Wolitarsky needs to average 68.6 yards per game over the next five contests in order to eclipse Cory Watson’s 793-yard total from 2011. This would be the most productive season from a national Blue Bomber receiver since 2004 (and probably longer, though the CFL website only has statistics dating back that far).

No return policy

The Bombers have been without a spark in their return game for much of the season with Ryan Lankford, Kevin Fogg, and Nic Demski failing to generate much production. This led to the club to adding a pair of return specialists to the practice roster last week in Charles Nelson and Boobie Hobbs.

Though I’m never against recruiting fresh young talent, I can’t help but wonder if the Bombers should be kicking the tires on Quincy McDuffie.

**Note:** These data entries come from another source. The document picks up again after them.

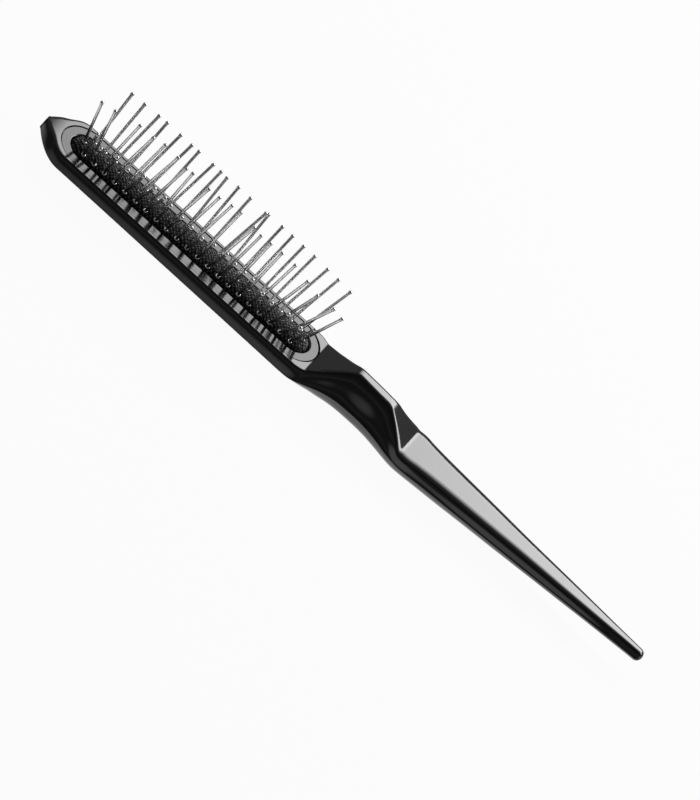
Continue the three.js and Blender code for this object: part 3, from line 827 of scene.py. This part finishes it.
def wovenFinish():
    # The tone follows the same threads as weaveHeight does: the thread pattern, with painted highlight on
    # the crowns and where a thread passes over, and painted shade in the pits.
    finish = Finish(bpy.data.materials.new("woven_textile"))
    look, w = pad["look"], pad["weave"]
    spot = finish.place()
    x, y = finish.split(spot)[:2]
    places = slants(x, y)
    waves = [finish.node("Math", {"operation": "COSINE"}, {0: place * math.pi}) for place in places]
    rib, cross = [finish.node("Math", {"operation": "PINGPONG"}, {0: place, 1: 0.5}) for place in places]
    swing = waves[0] * waves[1]
    ribTone = (1 - rib / w["ribHalf"]) * (look["rib"][0] + look["rib"][1] * swing)
    crossTone = (1 - cross / w["crossHalf"]) * (look["cross"][0] - look["cross"][1] * swing)
    thread = finish.node("Math", {"operation": "MAXIMUM", "use_clamp": True}, {0: ribTone, 1: crossTone})
    fuzz = finish.noise(spot, **look["fuzz"])
    patch = finish.noise(spot, **look["patch"])
    # Painted shade: the pad darker towards its near side and lighter towards its far side.
    paintedShadeAcross = finish.node("MapRange", inputs={"Value": y, **look["paintedShadeAcross"]})
    # Painted shadow along the pad's far edge, under the slot's far side.
    shade = finish.node("MapRange", inputs={"Value": y, **look["shade"]})
    # The thread tone carries painted highlight on the crowns and over-crossings and painted shade in the
    # pits.
    tone = thread ** look["contrast"] * finish.ramp(fuzz, look["lumps"])
    tone = tone * (look["patchTone"][0] + look["patchTone"][1] * patch) * paintedShadeAcross * (1 - shade)
    return finish.principled({
        "Base Color": finish.blend(tone, look["pit"], look["crown"]),
        "Roughness": look["roughness"] + look["haze"] * fuzz,
        "Specular IOR Level": look["gloss"],
        "Normal": finish.bump(thread * look["threadRelief"] + fuzz * look["fuzzRelief"], look["relief"]),
    })


makePad()
print("pad made")


rubber = {
    "pieces": ("pad_tray", "foot_strip_left", "foot_strip_right"),
    "look": {"dark": 0.012, "light": 0.03, "roughness": 0.7, "haze": 0.2, "relief": 0.1,
             "cloud": {"scale": 0.8, "detail": 4.0}},
}


def dressRubber():
    # The tray and the two strips inside the head keep their CAD shapes.
    finish = Finish(bpy.data.materials.new("bed_rubber"))
    look = rubber["look"]
    cloud = finish.noise(finish.place(), **look["cloud"])
    material = finish.principled({
        "Base Color": finish.blend(cloud, look["dark"], look["light"]),
        "Roughness": look["roughness"] + look["haze"] * cloud,
        "Normal": finish.bump(cloud, look["relief"]),
    })
    for name in rubber["pieces"]:
        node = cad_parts[name]
        node.data.materials.clear()
        node.data.materials.append(material)


dressRubber()
print("rubber dressed")


# The fade makes the floor dark in a mirror away from the brush, as a small table would be. The panel's
# light falls off towards the nose and towards its upper edge. The floor's and the panel's lengths are
# metres, the fade's millimetres.
studio = {
    "floor": {"size": 8.0, "height": -0.0001, "tone": 0.85, "cameraShare": 0.95, "glossShare": 1.0},
    "fade": {"noseEnd": -28, "reach": {"From Min": 20, "From Max": 52}, "share": 0.9, "tone": 0.02},
    "world": {"front": [(0.0, 0.26), (0.1, 0.17), (0.22, 0.09), (0.5, 0.05)], "back": 0.26,
              "turn": {"From Min": -0.2, "From Max": 0.6}, "mirrored": 0.02},
    "panel": {"elevation": 38, "distance": 1.1, "centre": (0.06, 0, 0.008),
              "left": -0.36, "right": 1.26, "low": -0.2, "high": 0.34, "radiance": 9.6,
              "along": [(0.0, 0.0), (0.05, 0.2), (0.13, 0.6), (0.19, 0.68), (0.24, 0.8), (0.29, 1.0)],
              "up": [(0.0, 1.0), (0.34, 1.0), (0.43, 0.75), (0.68, 0.38), (1.0, 0.0)]},
}


def makeFloor():
    f, fade = studio["floor"], studio["fade"]
    half = f["size"] / 2
    mesh = bpy.data.meshes.new("floor")
    corners = [(-half, -half, 0), (half, -half, 0), (half, half, 0), (-half, half, 0)]
    mesh.from_pydata(corners, [], [(0, 1, 2, 3)])
    floor = link("floor", mesh)
    floor.location.z = f["height"]
    finish = Finish(bpy.data.materials.new("pale_floor"))
    seen = finish.node("LightPath", output="Is Camera Ray")
    mirrored = finish.mirrored(seen)
    pale = finish.node("BsdfDiffuse", inputs={"Color": grey(f["tone"])})
    white = finish.node("Emission", inputs={"Color": grey(1.0), "Strength": 1.0})
    share = seen * f["cameraShare"] + mirrored * f["glossShare"]
    shader = finish.node("MixShader", inputs={0: share, 1: pale, 2: white})
    x, y = finish.split(finish.place())[:2]
    pastNose = finish.node("Math", {"operation": "MAXIMUM"}, {0: fade["noseEnd"] - x, 1: 0.0})
    away = (y * y + pastNose * pastNose) ** 0.5
    faded = finish.node("MapRange", inputs={"Value": away, **fade["reach"]})
    dark = finish.node("BsdfDiffuse", inputs={"Color": grey(fade["tone"])})
    shader = finish.node("MixShader", inputs={0: mirrored * faded * fade["share"], 1: shader, 2: dark})
    finish.node("OutputMaterial", inputs={"Surface": shader})
    mesh.materials.append(finish.owner)


def makePanel():
    # A long soft panel behind the brush.
    p = studio["panel"]
    rise = math.radians(p["elevation"])
    along = Vector((1, 0, 0))
    up = Vector((0, -math.sin(rise), math.cos(rise)))
    away = Vector((0, math.cos(rise), math.sin(rise)))
    data = bpy.data.lights.new("softbox", "AREA")
    data.shape = "RECTANGLE"
    data.size = p["right"] - p["left"]
    data.size_y = p["high"] - p["low"]
    data.energy = p["radiance"] * math.pi * data.size * data.size_y
    made = link("softbox", data)
    spot = Vector(p["centre"]) + away * p["distance"]
    spot += along * (p["right"] + p["left"]) / 2 + up * (p["high"] + p["low"]) / 2
    made.matrix_world = Matrix.Translation(spot) @ Matrix((along, up, away)).transposed().to_4x4()
    made.visible_camera = False
    glow = Finish(data)
    across, upward = glow.split(glow.node("NewGeometry", output="Parametric"))[:2]
    level = glow.ramp(across, p["along"]) * glow.ramp(upward, p["up"])
    glow.node("OutputLight", inputs={0: glow.node("Emission", inputs={"Strength": level})})


def makeWorld():
    # Bright behind the brush, and dark before it but for a band along the horizon.
    w = studio["world"]
    world = bpy.data.worlds.new("studio")
    bpy.context.scene.world = world
    room = Finish(world)
    y, z = room.split(room.node("TexCoord", output="Generated"))[1:]
    behind = room.node("MapRange", inputs={"Value": y, **w["turn"]})
    level = room.node("Mix", {"data_type": "FLOAT"}, {0: behind, 2: room.ramp(z, w["front"]), 3: w["back"]})
    dim = room.node("Background", inputs={"Color": grey(1.0), "Strength": level})
    white = room.node("Background", inputs={"Color": grey(1.0), "Strength": 1.0})
    seen = room.node("LightPath", output="Is Camera Ray")
    share = seen + room.mirrored(seen) * w["mirrored"]
    room.node("OutputWorld", inputs={"Surface": room.node("MixShader", inputs={0: share, 1: dim, 2: white})})


makeFloor()
makeWorld()
makePanel()
bpy.context.scene.view_settings.view_transform = "Standard"
print("studio made")
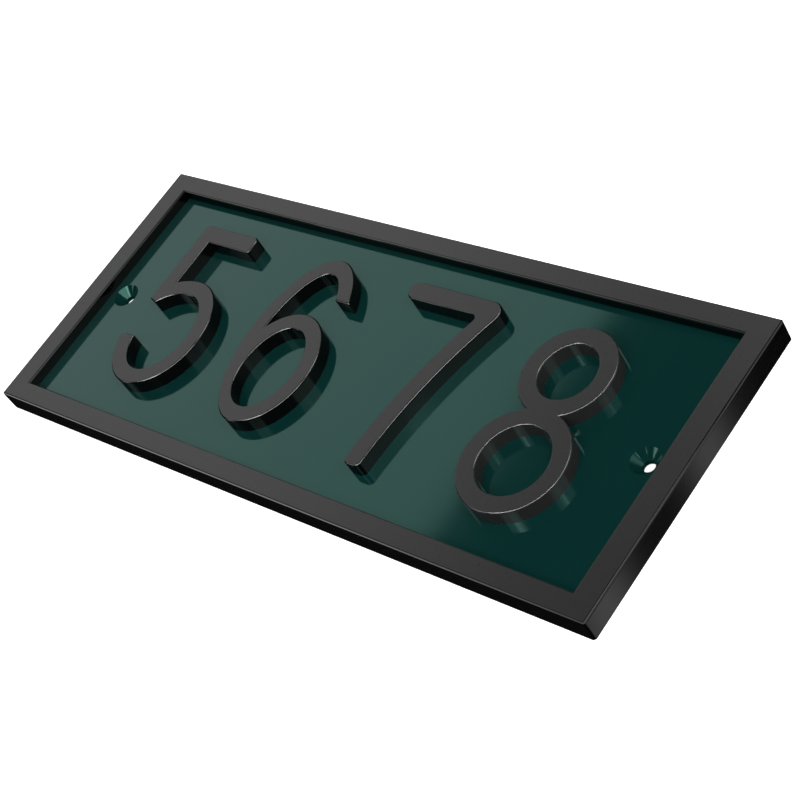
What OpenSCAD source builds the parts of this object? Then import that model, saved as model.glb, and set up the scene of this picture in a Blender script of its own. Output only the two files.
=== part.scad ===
// House number plaque: a coloured panel held in a one-piece rebated
// surround, with four raised numerals on its face. The plaque lies on
// its back: X runs along its length, Y up the wall when it hangs, and
// Z out of its face. The origin is the middle of its back.

/* [Surround] */
// Length of the plaque over the surround
plaque_length = 300; // [285:1:360]
// Height of the plaque over the surround, as it hangs
plaque_height = 120; // [112:1:160]
// Depth of the surround from its back to its front face
surround_depth = 9.5; // [8.5:0.5:14]
// Width of the surround's front face at the two ends
end_width = 10.2; // [8:0.2:12]
// Width of the surround's front face along the two long rails
rail_width = 8.6; // [7:0.2:12]
// Depth that the surround laps over each edge of the panel
panel_lap = 4; // [2:0.5:5]
// Bevel along the edges of the surround's front face
surround_bevel = 0.8; // [0.3:0.1:1.2]
// Bevel down the surround's four outer corners
corner_bevel = 0.8; // [0.3:0.1:1.5]

/* [Panel] */
// Thickness of the panel
panel_thickness = 5; // [4:0.5:6]
// Gap between the panel's edge and the surround, all round
panel_clearance = 0.3; // [0.1:0.05:0.5]

/* [Screw holes] */
// Distance from the middle of each screw hole to the surround's inner edge
hole_inset = 7.8; // [7:0.2:12]
// Diameter of the screw holes
hole_diameter = 4.5; // [3.5:0.1:5.5]
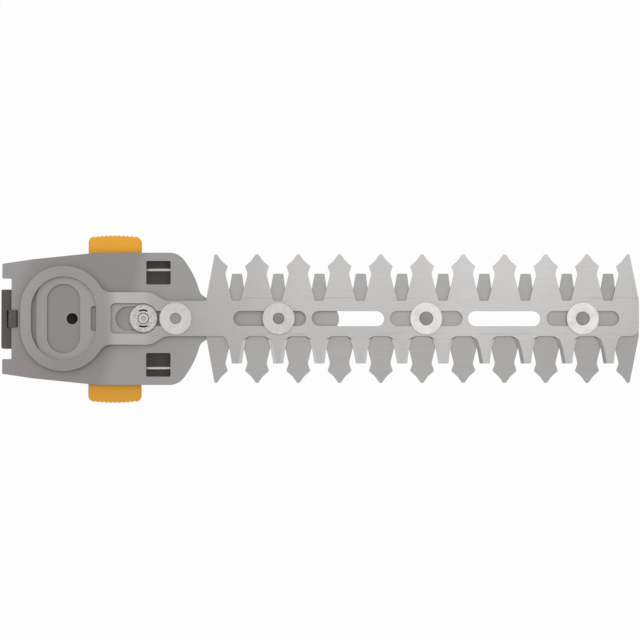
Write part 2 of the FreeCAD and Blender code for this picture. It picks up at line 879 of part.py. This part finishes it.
def build():
    button = left_button()
    bar = left_latch_bar()
    spring = left_button_spring()
    return {
        "cover": cover(),
        "base_plate": base_plate(),
        "lower_blade": lower_blade(),
        "upper_blade": upper_blade(),
        "neck_guide_rivet": fixed_rivet(neck_rivet_x),
        "neck_guide_bush": guide_bush(neck_rivet_x),
        "neck_guide_washer": guide_washer(neck_rivet_x, fixed_pin_r, False),
        "front_guide_rivet": fixed_rivet(front_rivet_x),
        "front_guide_bush": guide_bush(front_rivet_x),
        "front_guide_washer": guide_washer(front_rivet_x, fixed_pin_r, True),
        "mid_guide_rivet": moving_rivet(mid_rivet_x),
        "mid_guide_washer": guide_washer(mid_rivet_x, moving_pin_r, True),
        "tip_guide_rivet": moving_rivet(tip_rivet_x),
        "tip_guide_washer": guide_washer(tip_rivet_x, moving_pin_r, True),
        "clamp_nut": clamp_nut(),
        "clamp_screw": clamp_screw(),
        "left_button": button,
        "right_button": mirrored(button),
        "left_latch_bar": bar,
        "right_latch_bar": mirrored(bar),
        "left_button_spring": spring,
        "right_button_spring": mirrored(spring),
    }


os.makedirs("parts", exist_ok=True)
for name, shape in build().items():
    shape.exportStep("parts/" + name + ".step")
    print(name, len(shape.Solids), shape.isValid(), round(shape.Volume, 1))
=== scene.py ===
import math

import bmesh
import bpy
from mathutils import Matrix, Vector


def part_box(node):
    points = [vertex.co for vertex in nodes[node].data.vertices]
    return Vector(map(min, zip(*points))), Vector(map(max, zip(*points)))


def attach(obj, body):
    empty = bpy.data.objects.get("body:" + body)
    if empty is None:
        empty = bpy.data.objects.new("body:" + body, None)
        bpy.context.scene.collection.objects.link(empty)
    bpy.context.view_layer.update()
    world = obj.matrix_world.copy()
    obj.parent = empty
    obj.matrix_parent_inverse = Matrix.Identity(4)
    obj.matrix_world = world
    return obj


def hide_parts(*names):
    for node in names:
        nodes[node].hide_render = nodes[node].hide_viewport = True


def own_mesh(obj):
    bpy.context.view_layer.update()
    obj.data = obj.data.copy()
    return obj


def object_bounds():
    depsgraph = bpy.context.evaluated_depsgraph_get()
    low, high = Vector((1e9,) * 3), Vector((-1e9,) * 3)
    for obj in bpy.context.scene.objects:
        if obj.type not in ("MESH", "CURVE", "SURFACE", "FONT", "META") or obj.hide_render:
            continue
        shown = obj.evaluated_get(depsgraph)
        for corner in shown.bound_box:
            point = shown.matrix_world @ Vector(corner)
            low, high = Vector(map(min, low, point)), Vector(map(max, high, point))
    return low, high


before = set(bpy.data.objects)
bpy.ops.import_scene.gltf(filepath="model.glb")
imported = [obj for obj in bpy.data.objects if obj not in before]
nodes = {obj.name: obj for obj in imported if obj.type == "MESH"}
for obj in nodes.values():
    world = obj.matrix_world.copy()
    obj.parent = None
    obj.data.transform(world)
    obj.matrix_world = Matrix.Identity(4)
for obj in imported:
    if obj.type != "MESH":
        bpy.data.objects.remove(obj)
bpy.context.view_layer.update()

# Lengths are in metres unless a name says otherwise.
MM = 0.001

# The photograph: the width it shows at the object, the point in its middle, and the camera
PHOTO_WIDTH = 0.29485
PHOTO_CENTRE = Vector((0.11430, -0.00064, 0.0017))
CAMERA_TILT = math.radians(2.0)
CAMERA_LENS_MM = 200.0
SENSOR_MM = 36.0
CAMERA_CLIP = (0.01, 50.0)

# Colours

WHITE = (1.0, 1.0, 1.0, 1.0)


def linear(red, green, blue):
    """Linear colour of an sRGB colour given in 0 to 255."""
    channels = []
    for value in (red, green, blue):
        c = value / 255.0
        channels.append(c / 12.92 if c <= 0.04045 else ((c + 0.055) / 1.055) ** 2.4)
    return (*channels, 1.0)


def grey(level):
    """A steel grey with this red in 0 to 255, a touch warmer than neutral."""
    return linear(level, level - 1.6, level - 3.0)


# Node helpers


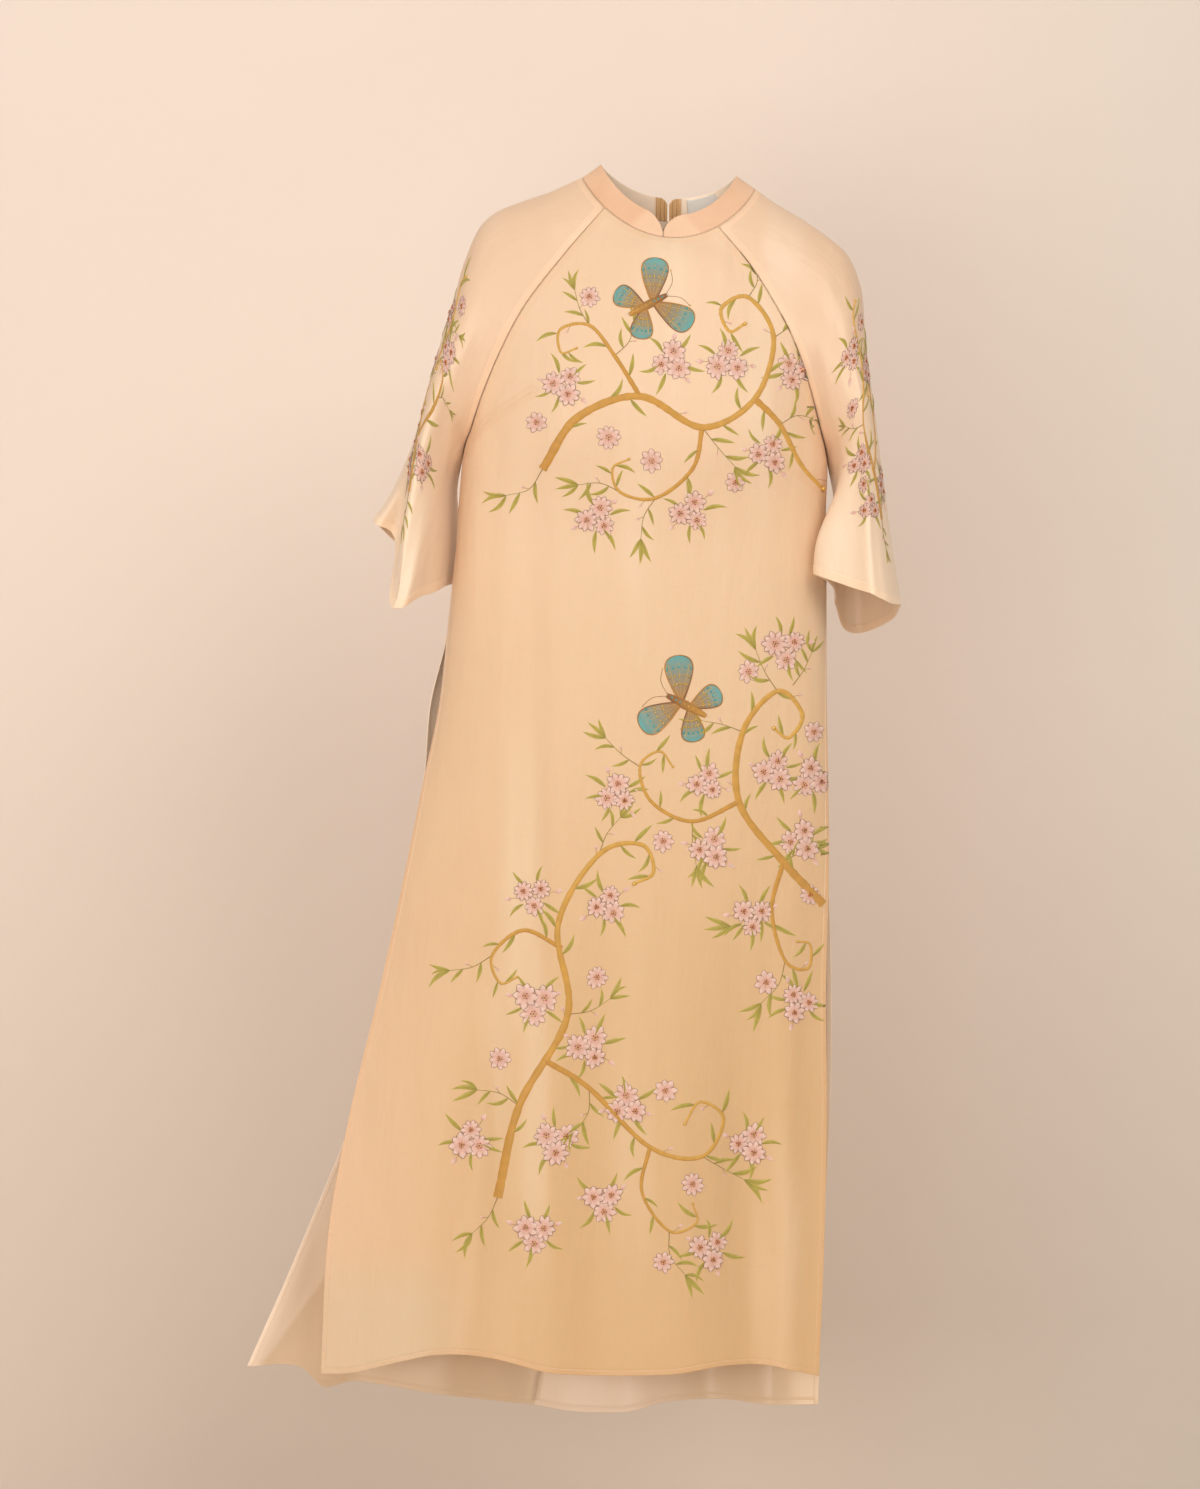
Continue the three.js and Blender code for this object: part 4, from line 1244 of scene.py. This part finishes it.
def heading(points, k):
    step = points[min(k + 1, len(points) - 1)] - points[max(k - 1, 0)]
    return math.degrees(math.atan2(step.y, step.x))


def leaf(work, root, angle, size, tones):
    """A narrow pointed leaf with a darker rib."""
    bend = work.chance.uniform(-0.14, 0.14) * size
    side = towards(angle + 90, bend)
    shares = spread(0, 1, 9)
    line = [root + towards(angle, size * share) + side * math.sin(math.pi * share) for share in shares]
    widths = [0.3 + LEAF_WIDTH * size * math.sin(math.pi * share ** 0.8) for share in shares]
    work.band(line, widths, tones, 0.5)
    work.band(line[:-1], [0.5] * (len(line) - 1), (LEAF_RIB, LEAF_RIB), 0.3, 0.42, 2)


def bud(work, root, angle, size):
    """A closed bud on a short stalk."""
    tip = root + towards(angle, size)
    work.band([root, root.lerp(tip, 0.5), tip], [0.7, 0.7, 0.7], (STEM, STEM), 0.35, 0, 2)
    shares = spread(0, 1, 6)
    line = [tip + towards(angle, size * 0.8 * share) for share in shares]
    widths = [0.3 + size * 0.55 * math.sin(math.pi * share ** 0.7) for share in shares]
    work.band(line, widths, (ROSE, PETAL), 0.7)


def rosette(work, x, z, radius, base=0.0):
    """A many-petalled flower with outlined petals and a beaded middle."""
    centre = Vector((x, z))
    petals = work.chance.choice((8, 9, 10))
    first = work.chance.uniform(0, 360)
    shares = spread(0, 1, 7)
    for k in range(petals):
        angle = first + 360 * k / petals + work.chance.uniform(-5, 5)
        reach = radius * work.chance.uniform(0.86, 1.08)
        wide = 2.4 * math.pi * radius / petals
        line = [centre + towards(angle, reach * mix(0.16, 1, share)) for share in shares]
        widths = [0.4 + 0.62 * wide * math.sin(math.pi * mix(0.12, 0.97, share ** 1.25)) for share in shares]
        work.band(line, widths, (ROSE, PETAL), 0.45, base)
        rim = [line[k] + towards(angle + 90, widths[k] / 2) for k in range(2, 8)]
        rim += [line[k] + towards(angle - 90, widths[k] / 2) for k in range(7, 1, -1)]
        work.band(rim, [0.55] * len(rim), (OUTLINE, OUTLINE), 0.35, base + 0.1, 2)
    for k in range(6):
        place = centre + towards(first + 60 * k, radius * 0.2)
        work.bead(place.x, place.y, 0.8, GOLD_BEAD if k % 2 else RED_BEAD, base=base + 0.4)
    work.bead(x, z, 1.0, RED_BEAD, base=base + 0.5)


def posy(work, x, z, radius):
    """Three flowers close together, with leaves and buds round them."""
    centre = Vector((x, z))
    first = work.chance.uniform(0, 360)
    for k in range(7):
        turn = first + 360 * k / 7 + work.chance.uniform(-16, 16)
        root = centre + towards(turn, radius * 1.1)
        if k % 3 == 2:
            bud(work, root, turn, work.chance.uniform(8, 11))
        else:
            leaf(work, root, turn, work.chance.uniform(18, 25), (LEAF, LEAF_TIP))
    for k in range(3):
        spot = centre + towards(first + 120 * k, radius * 0.9)
        rosette(work, spot.x, spot.y, radius * work.chance.uniform(0.85, 1.1), 0.25 * k)


def vine(work, start_width, end_width, points, leaves):
    """A tapering stem with a curled end, narrow leaves in turn along it and sprigs of buds."""
    steps = 16 * (len(points) - 1)
    line = curve(points, steps)
    widths = [mix(start_width, end_width, (k / steps) ** 0.8) * work.chance.uniform(0.9, 1.1)
              for k in range(steps + 1)]
    work.band(line, widths, (BRANCH, BRANCH_LIGHT), 0.9, 0, 6)
    work.bead(line[-1].x, line[-1].y, end_width * 0.75, GOLD_BEAD)
    for n in range(leaves):
        k = round(mix(0.05, 0.93, (n + work.chance.uniform(0.2, 0.8)) / leaves) * steps)
        side = 1 if n % 2 else -1
        angle = heading(line, k) + side * work.chance.uniform(30, 60)
        root = line[k] + towards(angle, widths[k] * 0.4)
        if n % 4 == 3:
            bud(work, root, angle, work.chance.uniform(5, 7))
        else:
            leaf(work, root, angle, work.chance.uniform(16, 26), (LEAF, LEAF_TIP))


def sprig(work, x, z, angle, size):
    """A thin curved twig with leaves fanned at its tip and buds along it."""
    bend = towards(angle + 90, size * work.chance.uniform(-0.2, 0.2))
    root = Vector((x, z))
    line = curve([root, root + towards(angle, size / 2) + bend, root + towards(angle, size)], 14)
    work.band(line, [mix(1.4, 0.7, k / 14) for k in range(15)], (STEM, LEAF), 0.5, 0, 2)
    for k, side in ((4, 1), (7, -1), (10, 1)):
        turn = heading(line, k) + side * work.chance.uniform(38, 55)
        if k == 7:
            bud(work, line[k], turn, 5)
        else:
            leaf(work, line[k], turn, size * work.chance.uniform(0.4, 0.55), (LEAF, LEAF_TIP))
    for turn in (-24, 4, 30):
        leaf(work, line[-1], heading(line, 14) + turn, size * work.chance.uniform(0.42, 0.62), (LEAF, LEAF_TIP))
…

McDuffie, 27, left the Bombers for an NFL opportunity following an excellent 2016 season. Signing a high-priced contract with Ottawa last August, McDuffie was released in April following an underwhelming stint with the Redblacks. Though I’ve yet to check-in regarding McDuffie’s availability, it’s a fairly safe assumption that the veteran would welcome an opportunity to return to a team with whom he played so well.

Well said

Blue Bomber hall of fame kicker and TSN1290 radio man Troy Westwood shared this quote from a friend regarding Winnipeg’s Grey Cup drought. Judging by the attention the tweet has received, the quote seems to have effectively exemplified the feelings of Bomber fans across the province of Manitoba.

And now they wait

The Bombers, now 6-7, will have to wait until Saturday night to see how the B.C. Lions fare against the Hamilton Tiger-Cats.

Winnipeg owns the tie-breaker against B.C., but the Lions (5-6) hold two games in hand. Losing Travis Lulay for four-to-six weeks is devastating to the Lions’ offensive attack, but the club’s home-and-home with Hamilton has come at the perfect time. Brandon Banks and Alex Green have been ruled out of tomorrow’s game due to injury, joining Jalen Saunders (torn ACL) and Chris Williams (torn Achilles) on the sidelines.